* [AIM] Your task is to gather the lines below that hold the string "this".

* [DATA SEGMENT]

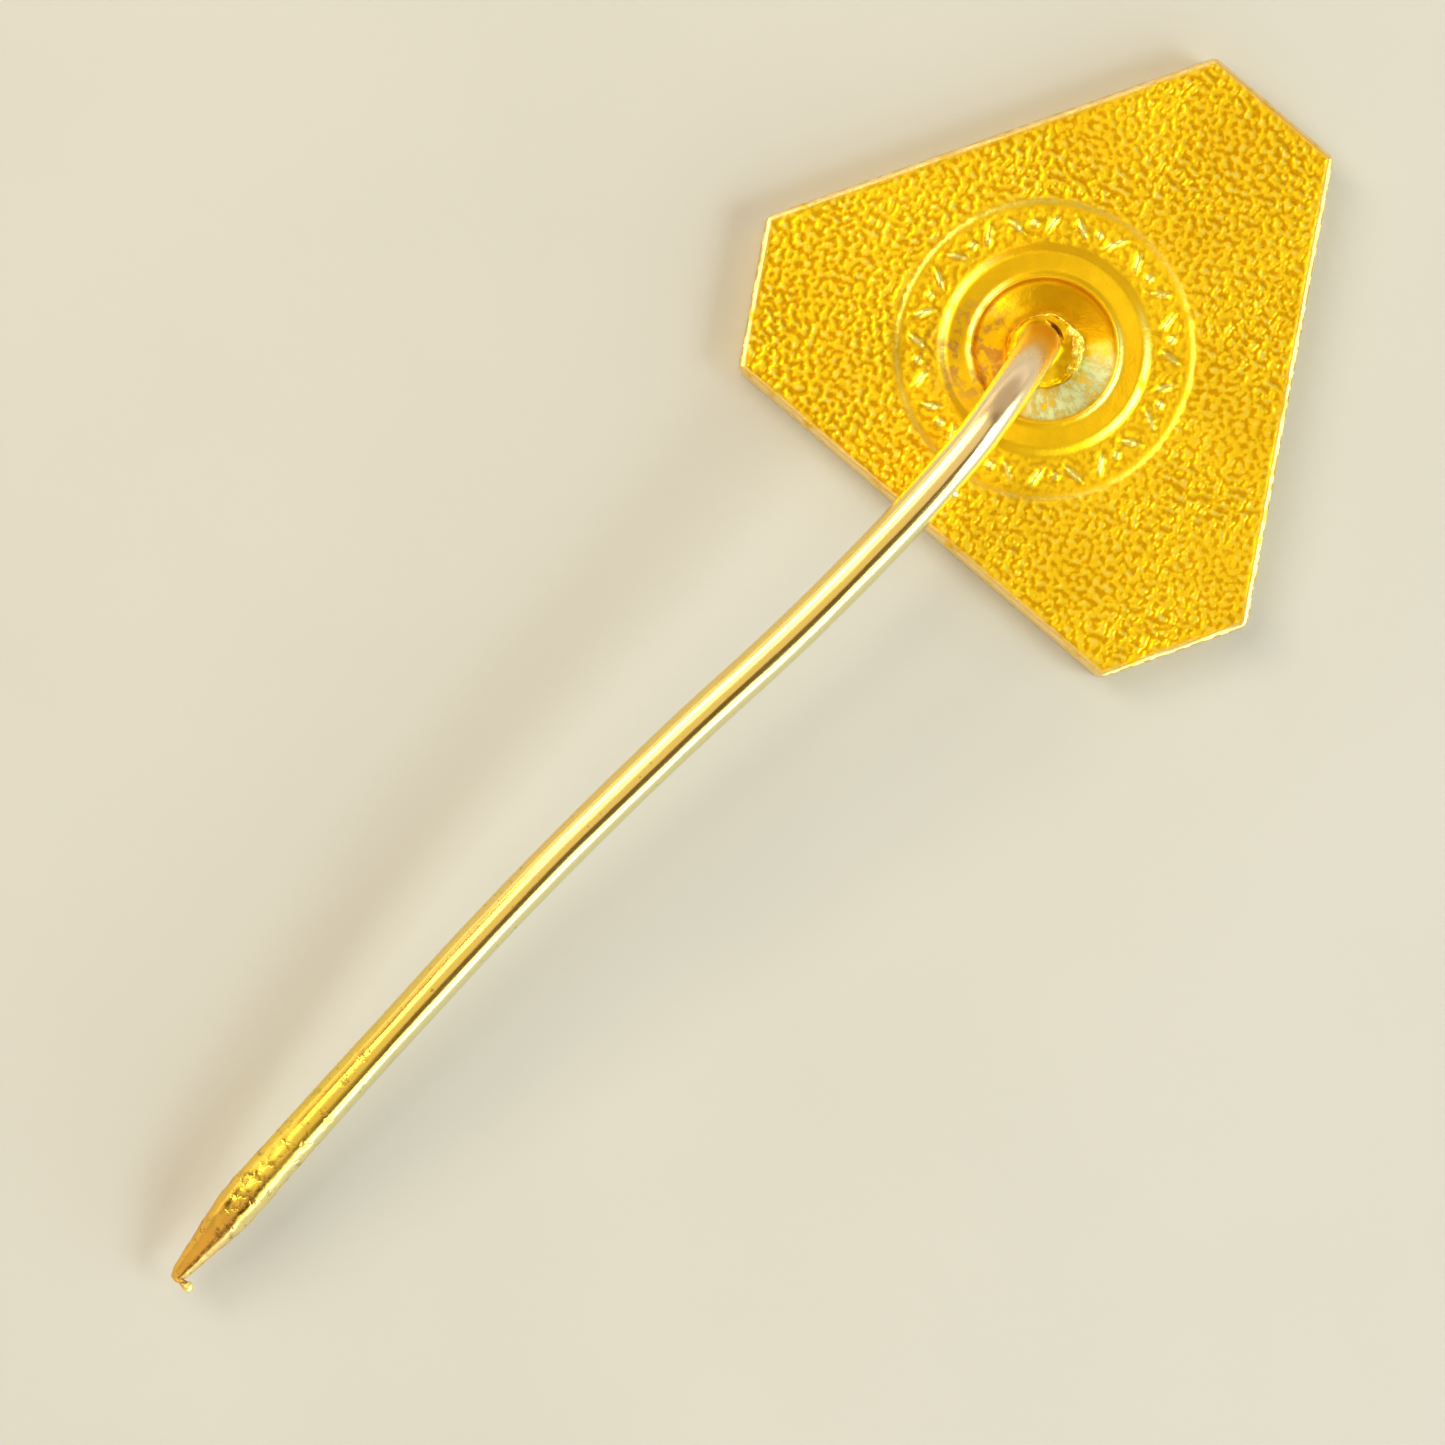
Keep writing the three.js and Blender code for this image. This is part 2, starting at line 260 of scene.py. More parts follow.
def mesh_piece(name, points, faces, material, values=None):
    """A smooth-shaded mesh object from points in millimetres, with a value on each point if given."""
    mesh = bpy.data.meshes.new(name)
    places = (np.asarray(points, float) * MM).tolist()
    mesh.from_pydata(places, [], [list(map(int, face)) for face in faces])
    mesh.validate()
    mesh.polygons.foreach_set("use_smooth", [True] * len(mesh.polygons))
    for label, numbers in (values or {}).items():
        layer = mesh.attributes.new(label, "FLOAT", "POINT")
        layer.data.foreach_set("value", np.asarray(numbers, np.float32))
    mesh.materials.append(material)
    piece = bpy.data.objects.new(name, mesh)
    bpy.context.scene.collection.objects.link(piece)
    return piece


def triangulate(loops, loose=()):
    """Triangles over closed loops and loose points: the points, the faces and each loop's indices."""
    edges, spans, start = [], [], 0
    for loop in loops:
        span = range(start, start + len(loop))
        edges += zip(span, [*span[1:], start])
        spans.append(span)
        start += len(loop)
    points = [Vector(point) for group in (*loops, loose) for point in group]
    made = delaunay_2d_cdt(points, edges, [], 0, 1e-7)
    flat = np.array([tuple(point) for point in made[0]])
    place = {source: index for index, sources in enumerate(made[3]) for source in sources}
    return flat, np.array(made[2]), [np.array([place[source] for source in span]) for span in spans]


def strip(lower, upper, order=1):
    """Quads between two closed rings of the same number of points; order -1 turns them over."""
    return list(np.column_stack([lower, np.roll(lower, -1), np.roll(upper, -1), upper])[:, ::order])


class Shell:
    """The plate's points, the looks on them and its faces, gathered ring by ring."""

    def __init__(self):
        self.points, self.looks, self.faces = [], [], []

    def add(self, places, height, looks):
        """Adds points at places seen from above. Returns their indices."""
        start = sum(len(group) for group in self.points)
        self.points.append(np.column_stack([places, np.broadcast_to(height, len(places))]))
        self.looks.append(np.broadcast_to(looks, (len(places), 3)))
        return np.arange(start, start + len(places))


class Link:
    """A shader socket that Python arithmetic works on, with a Math node for each step."""

    def __init__(self, tree, socket):
        self.tree = tree
        self.socket = socket

    def math(self, operation, *values):
        return add_node(self.tree, "ShaderNodeMath", {"operation": operation}, dict(enumerate(values)))

    def __add__(self, other):
        return self.math("ADD", self, other)

    __radd__ = __add__

    def __sub__(self, other):
        return self.math("SUBTRACT", self, other)

    def __rsub__(self, other):
        return self.math("SUBTRACT", other, self)

    def __mul__(self, other):
        return self.math("MULTIPLY", self, other)

    __rmul__ = __mul__

    def root(self):
        return self.math("SQRT", self)

    def turn_from(self, across):
        """The heading of a place this far up and so far across."""
        return self.math("ARCTAN2", self, across)


def socket_of(sockets, key):
    """The socket that has this number, identifier or name."""
    if isinstance(key, int):
        return sockets[key]
    return next(socket for socket in sockets if key in (socket.identifier, socket.name))


def add_node(tree, kind, settings=None, values=None, output=0):
    """Adds a node: its settings first, then values or links for its sockets. Returns one output."""
    node = tree.nodes.new(kind)
    for name, value in (settings or {}).items():
        setattr(node, name, value)
    for key, value in (values or {}).items():
        socket = socket_of(node.inputs, key)
        if isinstance(value, Link):
            tree.links.new(value.socket, socket)
        else:
            socket.default_value = value
    return Link(tree, socket_of(node.outputs, output))


def new_material(name):
    material = bpy.data.materials.new(name)
    material.use_nodes = True
    material.node_tree.nodes.clear()
    return material, material.node_tree


def place_of(tree):
    return add_node(tree, "ShaderNodeTexCoord", output="Object")


def mesh_values(tree, *names):
    """The values that the mesh carries on its points."""
    return [add_node(tree, "ShaderNodeAttribute", {"attribute_name": name}, output="Fac") for name in names]


def noise(tree, place, size, detail=2.0, roughness=0.5):
    """Noise whose features are about the given size in millimetres."""
    return add_node(tree, "ShaderNodeTexNoise", {}, {
        "Vector": place, "Scale": 1 / (size * MM), "Detail": detail, "Roughness": roughness}, "Fac")


def ramp(tree, value, low, high, unit=1.0):
    """From 0 to 1 as the value goes from low to high, both in the unit."""
    return add_node(tree, "ShaderNodeMapRange", {"interpolation_type": "SMOOTHSTEP"}, {
        "Value": value, "From Min": low * unit, "From Max": high * unit, "To Min": 0.0, "To Max": 1.0})


def fade(tree, value, low, high, unit=1.0):
    """From 1 to 0 as the value goes from low to high, both in the unit."""
    return 1 - ramp(tree, value, low, high, unit)


def blend(tree, share, first, second):
    """One colour turning into another."""
    return add_node(tree, "ShaderNodeMix", {"data_type": "RGBA"}, {
        "Factor_Float": share, "A_Color": first, "B_Color": second}, "Result_Color")


def apart(tree, place):
    """A place's X, Y and Z."""
    split = add_node(tree, "ShaderNodeSeparateXYZ", {}, {0: place})
    return [Link(tree, socket) for socket in split.socket.node.outputs]


def join(tree, x, y, z=0.0):
    return add_node(tree, "ShaderNodeCombineXYZ", {}, {"X": x, "Y": y, "Z": z})


def spot(tree, place, centre, low, high):
    """1 at a place in millimetres, falling to 0 between two distances from it."""
    distance = add_node(tree, "ShaderNodeVectorMath", {"operation": "DISTANCE"}, {
        0: place, 1: tuple(value * MM for value in centre)}, "Value")
    return fade(tree, distance, low, high, MM)


def bump(tree, height, depth, after=None):
    """Fine relief of the given depth in millimetres, on top of any earlier one."""
    values = {"Height": height, "Strength": 1.0, "Distance": depth * MM}
    if after is not None:
        values["Normal"] = after
    return add_node(tree, "ShaderNodeBump", {}, values)


def finish_surface(tree, **values):
    """The surface itself, with its sockets' names written with underscores, and the output."""
    surface = add_node(tree, "ShaderNodeBsdfPrincipled", {}, {
        name.replace("_", " "): value for name, value in values.items()})
    tree.links.new(surface.socket, tree.nodes.new("ShaderNodeOutputMaterial").inputs["Surface"])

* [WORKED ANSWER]
Keep writing the three.js and Blender code for this image. This is part 2, starting at line 260 of scene.py. More parts follow.
        """The heading of a place this far up and so far across."""
    """The socket that has this number, identifier or name."""